In the ten years to 2018 crop and livestock production losses in developing countries due to climate-linked disasters amounted to $108 billion. This is becoming an embedded problem and global food companies are facing losses of a quarter of their value by 2030, equivalent to $150 billion in losses to investors.

Black Sheep argues that for every kg of its plant based lamb that is consumed, it is saving 14.5kg of carbon emissions, 385 litres of water and saving 0.04 acres of land. Multiply that by the amount of lamb consumed and its easy to see how such a product could affect the market.  Although it is crucial to decarbonise the agriculture  industry as a whole, reducing the amount of meat consumption in individuals’ diets is part of the solution.
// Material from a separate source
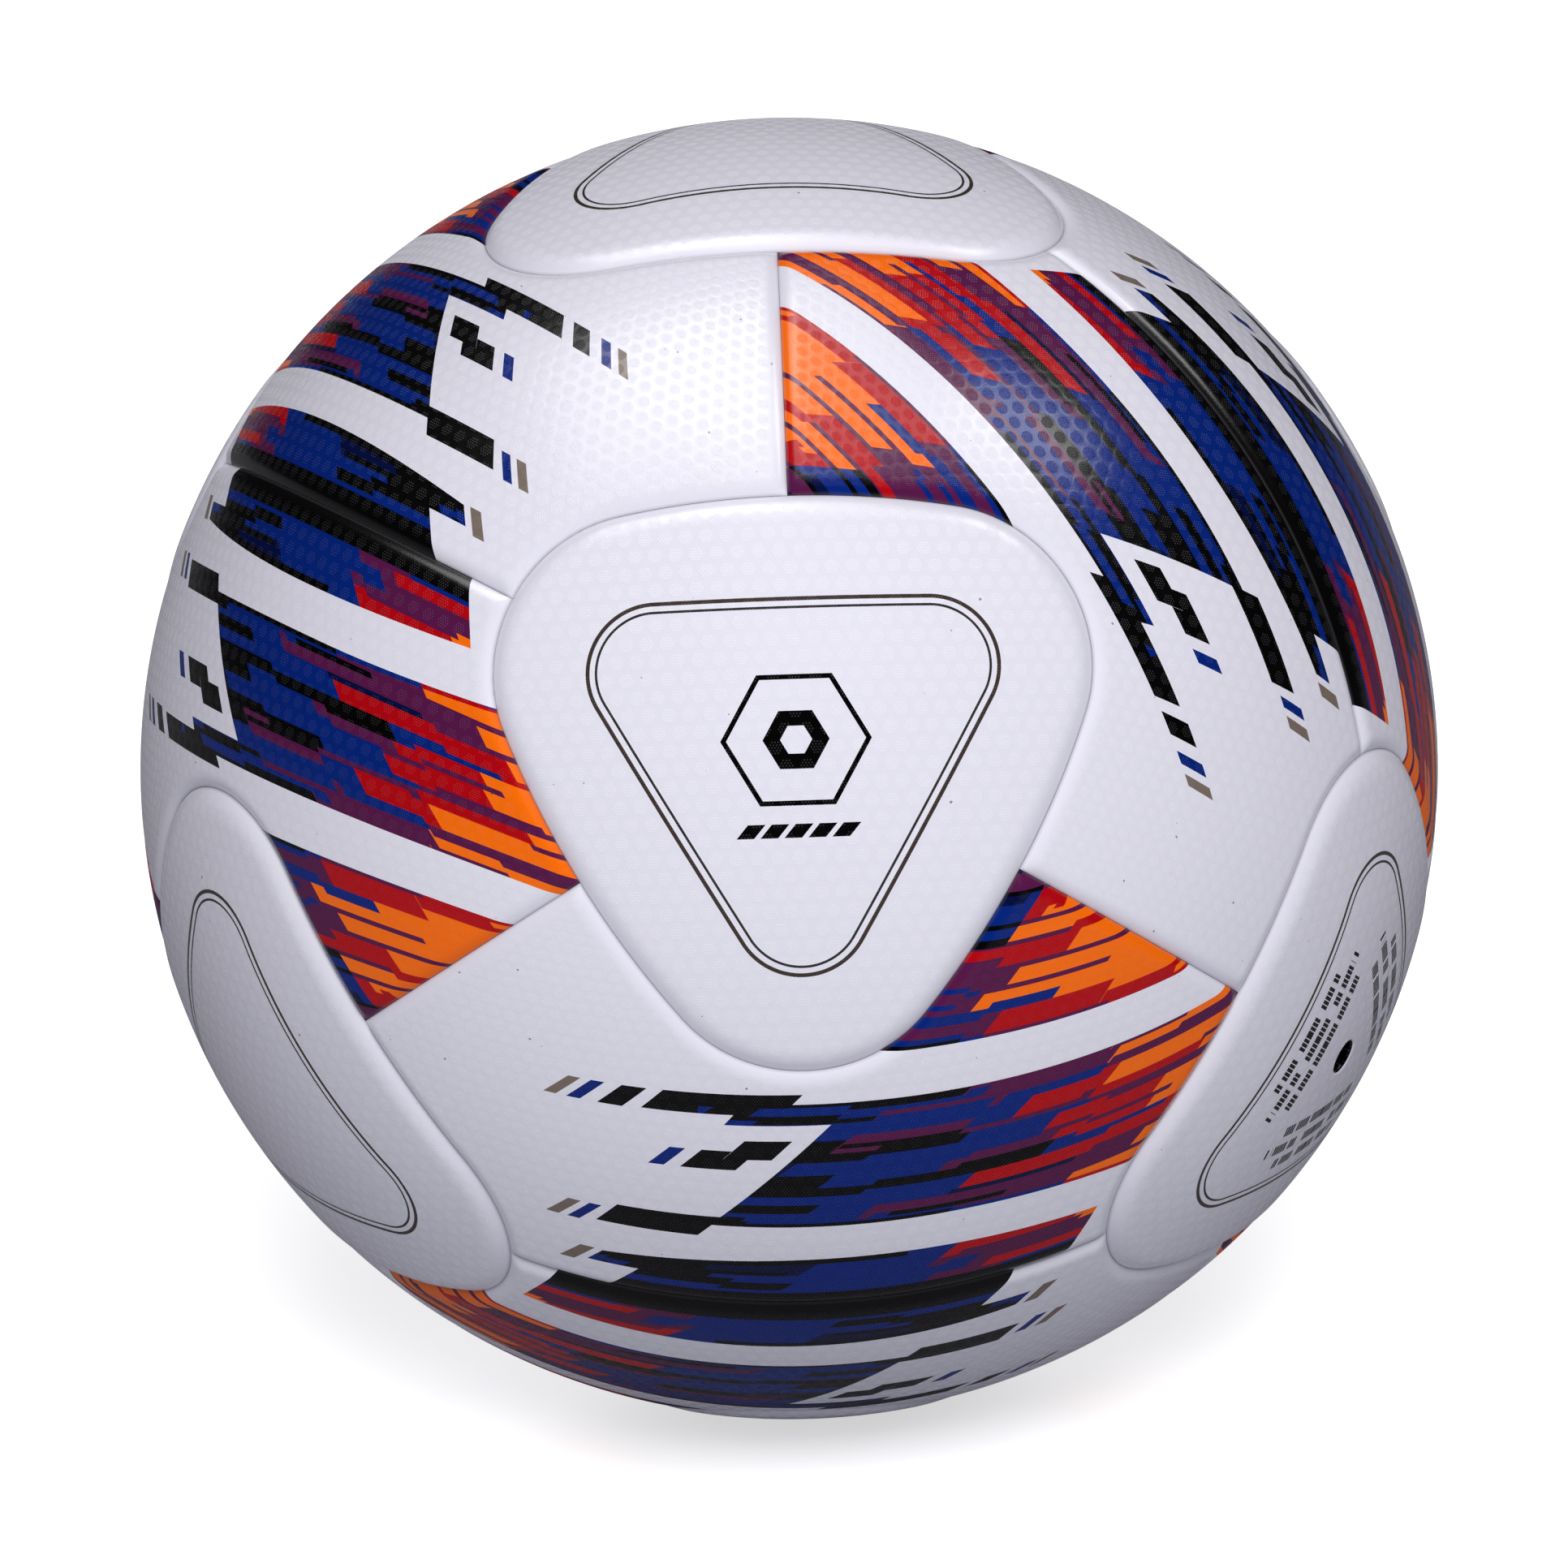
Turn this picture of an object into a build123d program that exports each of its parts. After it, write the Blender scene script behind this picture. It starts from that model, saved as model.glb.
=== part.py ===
from build123d import *

import math
import os

# A size 5 soccer ball, in millimetres, with its centre at the origin and +Z through the centre of
# the top triangle. Twenty heat-bonded panels, each a printed skin on a foam backing, cover a cloth
# carcass and an air bladder with one valve.
#
# The panel layout is a cube blown up onto the ball. A rounded triangle sits on each of its eight
# corners, with its own corners pointing at the middles of the cube's faces. Each of the six faces
# is cut along one diagonal into two wing panels, so there are twelve of those.

# Driving dimensions
CIRCUMFERENCE = 690.0        # a size 5 ball measures 685 to 695 round
BALL_R = CIRCUMFERENCE / (2 * math.pi)
SKIN_T = 1.0                 # printed skin
FOAM_T = 3.5                 # foam backing
CARCASS_T = 0.8              # cloth carcass
BLADDER_T = 0.7
GLUE_T = 0.05                # film of glue or air between layers

# Panel outlines, as angles at the ball's centre
SIDE_ANGLE = 21.8            # triangle's centre to the middle of a side
CORNER_ANGLE = 28.1          # triangle's centre to a corner
SIDE_BOW = 2.9               # radius of the bowed sides, in ball radii
SKIN_GAP = 0.4               # between neighbouring skins, at the foot of the seam
FOAM_GAP = 0.2
EDGE_R = 0.75                # rounding of a skin's outer edge

# Valve, along the axis of the triangle that holds it
SKIN_HOLE_R = 2.8
BOSS_R = 6.4                 # rubber housing, where it passes through the layers
BOSS_CLEARANCE = 0.2
BOSS_LENGTH = 21.0
FLANGE_R = 15.0
FLANGE_T = 1.0
PATCH_R = 22.0
PATCH_T = 0.5
CORE_R = 3.6                 # rubber plug inside the housing
CORE_LENGTH = 15.0
CORE_DEPTH = 1.4             # plug's face below the top of the boss
CORE_FIT = 0.05              # between plug and housing
NEEDLE_BORE_R = 1.05         # takes a 2.0 mm inflating needle
LEAD_IN = 0.6                # countersink at the mouth of the needle bore
HOUSING_HOLE_R = 1.6         # from the plug's pocket into the bladder

# Radii of the layers, from the outside in
SKIN_IN_R = BALL_R - SKIN_T
FOAM_OUT_R = SKIN_IN_R - GLUE_T
FOAM_IN_R = FOAM_OUT_R - FOAM_T
CARCASS_OUT_R = FOAM_IN_R - GLUE_T
CARCASS_IN_R = CARCASS_OUT_R - CARCASS_T
BLADDER_OUT_R = CARCASS_IN_R - GLUE_T
BLADDER_IN_R = BLADDER_OUT_R - BLADDER_T
PATCH_OUT_R = BLADDER_IN_R - GLUE_T
PATCH_IN_R = PATCH_OUT_R - PATCH_T
FLANGE_OUT_R = PATCH_IN_R - GLUE_T
FLANGE_IN_R = FLANGE_OUT_R - FLANGE_T
BOSS_TOP = math.sqrt(SKIN_IN_R**2 - BOSS_R**2) - GLUE_T
CORE_TOP = BOSS_TOP - CORE_DEPTH
CORE_BOTTOM = CORE_TOP - CORE_LENGTH

# Heights between which the cones that cut the triangles are drawn
CONE_LOW = 70.0
CONE_HIGH = 125.0

# The cube's corners, as directions from the ball's centre
LEAN = math.sqrt(8) / 3
CORNERS = {
    "top": Vector(0, 0, 1),
    "front": Vector(0, -LEAN, 1 / 3),
    "upper_right": Vector(0, -LEAN, 1 / 3).rotate(Axis.Z, 120),
    "upper_left": Vector(0, -LEAN, 1 / 3).rotate(Axis.Z, -120),
}
OPPOSITES = {"bottom": "top", "back": "front", "lower_left": "upper_right", "lower_right": "upper_left"}
for name, other in OPPOSITES.items():
    CORNERS[name] = -CORNERS[other]
VALVE_CORNER = "lower_right"

# Each wing panel: its name, the corner at its right angle, and the two ends of its long seam
WINGS = [
    ("front_right", "front", "top", "lower_right"),
    ("front_under", "front", "lower_left", "lower_right"),
    ("top_left", "top", "front", "upper_left"),
    ("top_back", "top", "upper_right", "upper_left"),
    ("left_side", "lower_left", "front", "upper_left"),
    ("left_under", "lower_left", "bottom", "upper_left"),
    ("right_side", "upper_right", "top", "lower_right"),
    ("right_back", "upper_right", "back", "lower_right"),
    ("back_left", "back", "upper_right", "upper_left"),
    ("back_under", "back", "bottom", "upper_left"),
    ("bottom_front", "bottom", "lower_left", "lower_right"),
    ("bottom_back", "bottom", "back", "lower_right"),
]

# The wing panel is drawn once, with the middle of its cube face on +Z, its right angle over +X
# and its long seam over the Y axis.
CORNER_TILT = math.acos(1 / math.sqrt(3))
RIGHT_ANGLE = Vector(math.sin(CORNER_TILT), 0, math.cos(CORNER_TILT))
SEAM_ENDS = [RIGHT_ANGLE.rotate(Axis.Z, 90), RIGHT_ANGLE.rotate(Axis.Z, -90)]


def aimed(direction, toward):
    """A frame at the ball's centre: local +Z along direction, local +X turned toward a point."""
    return Plane(origin=(0, 0, 0), x_dir=toward - direction * toward.dot(direction), z_dir=direction)


def polar(radius, angle, height):
    """A point at a radius, an angle in radians and a height."""
    return Vector(radius * math.cos(angle), radius * math.sin(angle), height)


def rounded_triangle(grow, height):
    """Flat face at a height that outlines the triangle, seen from the ball's centre.

    grow moves the outline outward on the ball. The three sides are wide arcs that bow out, and
    each corner is an arc tangent to its two sides.
    """
    margin = math.degrees(grow / BALL_R)
    side = height * math.tan(math.radians(SIDE_ANGLE + margin))
    tip = height * math.tan(math.radians(CORNER_ANGLE + margin))
    bow = height * SIDE_BOW
    corner_offset = (tip - side) * (2 * bow - tip - side) / (bow + side - 2 * tip)
    corner_centre = polar(corner_offset, 0, height)
    side_centre = polar(side - bow, math.pi / 3, height)
    join = side_centre + (corner_centre - side_centre).normalized() * bow
    join_r = math.hypot(join.X, join.Y)
    join_angle = math.atan2(join.Y, join.X)
    edges = []
    for k in range(3):
        turn = 2 * math.pi * k / 3
        start = polar(join_r, turn - join_angle, height)
        end = polar(join_r, turn + join_angle, height)
        next_start = polar(join_r, turn + 2 * math.pi / 3 - join_angle, height)
        edges.append(Edge.make_three_point_arc(start, polar(tip, turn, height), end))
        edges.append(Edge.make_three_point_arc(end, polar(side, turn + math.pi / 3, height), next_start))
    return Face(Wire(edges))


def triangle_cone(grow):
    """Cone from the ball's centre through the triangle's outline, about +Z, one corner over +X."""
    return loft([rounded_triangle(grow, CONE_LOW), rounded_triangle(grow, CONE_HIGH)], ruled=True)


def layer(outer_r, inner_r):
    """Hollow ball between two radii, with the seam of its surfaces turned away from the panels."""
    return Rotation(0, 90, 0) * (Sphere(outer_r) - Sphere(inner_r))


def triangle_panel(outer_r, inner_r, gap):
    """One layer of a triangular panel, centred on +Z."""
    return layer(outer_r, inner_r) & triangle_cone(-gap / 2)


def wing_panel(outer_r, inner_r, gap):
    """One layer of a wing panel: a third of a cube face's sector, less the triangles at its corners."""
    panel = layer(outer_r, inner_r)
    inward = [Vector(1, 0, 0)]
    for end in SEAM_ENDS:
        normal = RIGHT_ANGLE.cross(end).normalized()
        inward.append(normal if normal.Z > 0 else -normal)
    for normal in inward:
        panel = split(panel, bisect_by=Plane(origin=normal * (gap / 2), z_dir=normal), keep=Keep.TOP)
    for corner in [RIGHT_ANGLE] + SEAM_ENDS:
        panel = panel - aimed(corner, Vector(0, 0, 1)) * triangle_cone(gap / 2)
    return panel


def with_round_edge(skin):
    """Round the outer edges of a skin, so that two skins meet in a soft groove."""
    outer_edges = [e for e in skin.edges() if abs(e.position_at(0.5).length - BALL_R) < 0.01]
    return fillet(outer_edges, EDGE_R)


def upright(radius, low, high):
    """Solid cylinder about +Z between two heights."""
    return Pos(0, 0, (low + high) / 2) * Cylinder(radius, high - low)


def boss_hole():
    """The hole that the layers leave for the valve's boss, about +Z."""
    return upright(BOSS_R + BOSS_CLEARANCE, CONE_LOW, CONE_HIGH)


def valve_housing():
    """Rubber boss with a domed flange that is bonded inside the bladder, and a pocket for the plug."""
    flange = (Sphere(FLANGE_OUT_R) - Sphere(FLANGE_IN_R)) & upright(FLANGE_R, CONE_LOW, CONE_HIGH)
    pocket = upright(CORE_R + CORE_FIT, CORE_BOTTOM, CONE_HIGH)
    way_through = upright(HOUSING_HOLE_R, CONE_LOW, CONE_HIGH)
    return upright(BOSS_R, BOSS_TOP - BOSS_LENGTH, BOSS_TOP) + flange - pocket - way_through


def valve_core():
    """Rubber plug with the bore that an inflating needle goes down, countersunk at its mouth."""
    bore = upright(NEEDLE_BORE_R, CONE_LOW, CONE_HIGH)
    lead_in = Pos(0, 0, CORE_TOP - LEAD_IN / 2) * Cone(NEEDLE_BORE_R, NEEDLE_BORE_R + LEAD_IN, LEAD_IN)
    return upright(CORE_R, CORE_BOTTOM + GLUE_T, CORE_TOP) - bore - lead_in


def valve_patch():
    """Domed ring of rubber that bonds the valve's flange to the bladder."""
    disc = (Sphere(PATCH_OUT_R) - Sphere(PATCH_IN_R)) & upright(PATCH_R, CONE_LOW, CONE_HIGH)
    return disc - boss_hole()


def frame_of_triangle(corner):
    """Where a triangle goes: about its cube corner, with one tip toward the middle of a cube face."""
    direction = CORNERS[corner]
    neighbours = [v for v in CORNERS.values() if abs(v.dot(direction) - 1 / 3) < 0.01]
    return aimed(direction, direction + neighbours[0] + neighbours[1])


def frame_of_wing(right_angle, end_a, end_b):
    """Where a wing panel goes: its cube face's middle on +Z and its right angle toward +X."""
    face_middle = (CORNERS[end_a] + CORNERS[end_b]).normalized()
    return aimed(face_middle, CORNERS[right_angle])


def save(shape, node):
    """Write one node, and print what it holds."""
    export_step(shape, f"parts/{node}.step")
    print(f"{node}: {len(shape.solids())} solid, {shape.volume:.0f} mm3")


def save_triangles():
    """The eight triangular panels. The one with the valve has holes through both its layers."""
    skin = with_round_edge(triangle_panel(BALL_R, SKIN_IN_R, SKIN_GAP))
    foam = triangle_panel(FOAM_OUT_R, FOAM_IN_R, FOAM_GAP)
    for corner in CORNERS:
        frame = frame_of_triangle(corner)
        if corner == VALVE_CORNER:
            save(frame * (skin - upright(SKIN_HOLE_R, CONE_LOW, CONE_HIGH)), f"triangle_{corner}_skin")
            save(frame * (foam - boss_hole()), f"triangle_{corner}_foam")
        else:
            save(frame * skin, f"triangle_{corner}_skin")
            save(frame * foam, f"triangle_{corner}_foam")


def save_wings():
    """The twelve wing panels."""
    skin = with_round_edge(wing_panel(BALL_R, SKIN_IN_R, SKIN_GAP))
    foam = wing_panel(FOAM_OUT_R, FOAM_IN_R, FOAM_GAP)
    for name, right_angle, end_a, end_b in WINGS:
        frame = frame_of_wing(right_angle, end_a, end_b)
        save(frame * skin, f"wing_{name}_skin")
        save(frame * foam, f"wing_{name}_foam")


def save_core():
    """The carcass, the bladder and the valve."""
    frame = frame_of_triangle(VALVE_CORNER)
    save(frame * (layer(CARCASS_OUT_R, CARCASS_IN_R) - boss_hole()), "carcass")
    save(frame * (layer(BLADDER_OUT_R, BLADDER_IN_R) - boss_hole()), "bladder")
    save(frame * valve_patch(), "valve_patch")
    save(frame * valve_housing(), "valve_housing")
    save(frame * valve_core(), "valve_core")


os.makedirs("parts", exist_ok=True)
save_triangles()
save_wings()
save_core()
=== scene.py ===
"""Looks of a full-size soccer ball: 8 puffed triangular panels and 12 printed wing panels.

Every panel's skin is a closed mesh, worked out once on the sphere in a frame of its own and then
turned, or mirrored, to its place. Each vertex keeps its place on the panel as an attribute, and
the print and the pressed texture are drawn with that. Angles are in radians, and lengths are in
millimetres until a mesh is made, in metres.
"""

import math

import bpy
import numpy as np
from mathutils import Matrix, Vector


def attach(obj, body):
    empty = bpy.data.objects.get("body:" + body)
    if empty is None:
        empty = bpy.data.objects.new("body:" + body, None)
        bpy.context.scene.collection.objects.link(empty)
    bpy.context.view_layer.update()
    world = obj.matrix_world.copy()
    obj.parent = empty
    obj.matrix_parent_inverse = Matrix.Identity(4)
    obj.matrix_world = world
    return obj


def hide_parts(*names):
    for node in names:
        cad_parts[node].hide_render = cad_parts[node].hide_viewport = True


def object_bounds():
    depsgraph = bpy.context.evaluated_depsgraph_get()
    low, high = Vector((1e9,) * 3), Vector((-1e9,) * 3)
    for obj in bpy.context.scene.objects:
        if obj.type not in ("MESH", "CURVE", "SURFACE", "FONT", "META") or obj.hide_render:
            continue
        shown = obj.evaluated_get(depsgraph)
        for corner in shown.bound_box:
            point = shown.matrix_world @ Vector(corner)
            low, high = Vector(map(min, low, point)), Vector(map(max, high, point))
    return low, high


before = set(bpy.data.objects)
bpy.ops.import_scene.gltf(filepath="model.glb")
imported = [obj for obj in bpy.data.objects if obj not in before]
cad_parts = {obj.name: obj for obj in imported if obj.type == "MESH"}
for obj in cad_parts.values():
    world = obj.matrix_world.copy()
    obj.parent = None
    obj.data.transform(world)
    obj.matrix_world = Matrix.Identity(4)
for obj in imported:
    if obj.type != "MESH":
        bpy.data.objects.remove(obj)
CAD_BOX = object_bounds()

# ---------------------------------------------------------------- driving dimensions

MM = 0.001
BALL_R = CAD_BOX[1].z / MM
SKIN_INSIDE = BALL_R - 1.0         # the skin is 1 mm thick

SIDE_ANGLE = math.radians(21.8)    # from a triangle's middle to the middle of its side
CORNER_ANGLE = math.radians(28.1)  # from a triangle's middle to its rounded corner
SIDE_BOW = 2.9                     # radius of a triangle's side, in ball radii
SEAM_HALF_GAP = 0.03

TRIANGLE_RISE = 0.50               # how far the middle of a panel stands proud of the ball's radius
WING_RISE = 0.15
SEAM_DEPTH = 0.92                  # how far its edge lies below that radius
TRIANGLE_FOLD = 4.6                # how far from its edge a panel starts to fall
WING_FOLD = 2.8
FOLD_POWER = 2.3                   # 1 is a straight slope, more is a softer start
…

Will cultivated meat outstrip the market for plant based alternatives

While plant based meat alternatives continue to find attention culivated, or lab grown meat, is showing increasing promise as a means of addressing the climate impact of agriculture. Where plant based meats have struggled however is in appealing to meat eaters and cultivated meat may get around this problem.

It’s been argued that pant oils, such as coconut, sunflower, palm, and canola oil can degrade quickly, burn easily, melt inconsistently and aren’t necessarily healthier than meat products. It added that plant-based products end up being “unhealthy and unsatisfying” because manufacturers add flavouring and other ingredients to mask the effects of the plant oils.

While Singapore was the first country to approve the sale of lab-grown meat (chicken nuggets from US-based Eat Just, the US Food and Drug Administration (FDA) recently reviewed a cultivated chicken product from Upside Foods. The report said that the FDA had no unanswered questions about the product’s safety in terms of human consumption.

The cultivated meat industry has struggled to take off due to high costs associated with production, challenges in scaling up technology and regulatory hurdles. The elevated costs mean it would also struggle to compete with traditional meat products, which benefit from subsidies to the agricultural industry. 

This does not mean that authorities worldwide are not willing to support progress. The FDA itself said it is “ready to work with additional firms developing cultured animal cell food and production processes to ensure their food is safe and lawful”.

In the UK, Hoxton Farms recently raised £22 million in order to cultivate its own lab-grown meat.  The funding was led by Collaborative Fund, an early backer of Impossible Foods and Beyond Meat (NASDAQ:BYND), and Fine Structure Ventures, which is affiliated with FMR LLC, the parent company of Fidelity Investments. Similar investments have been seen in Israel’s Forsea, which is working on lab cultivated seafood.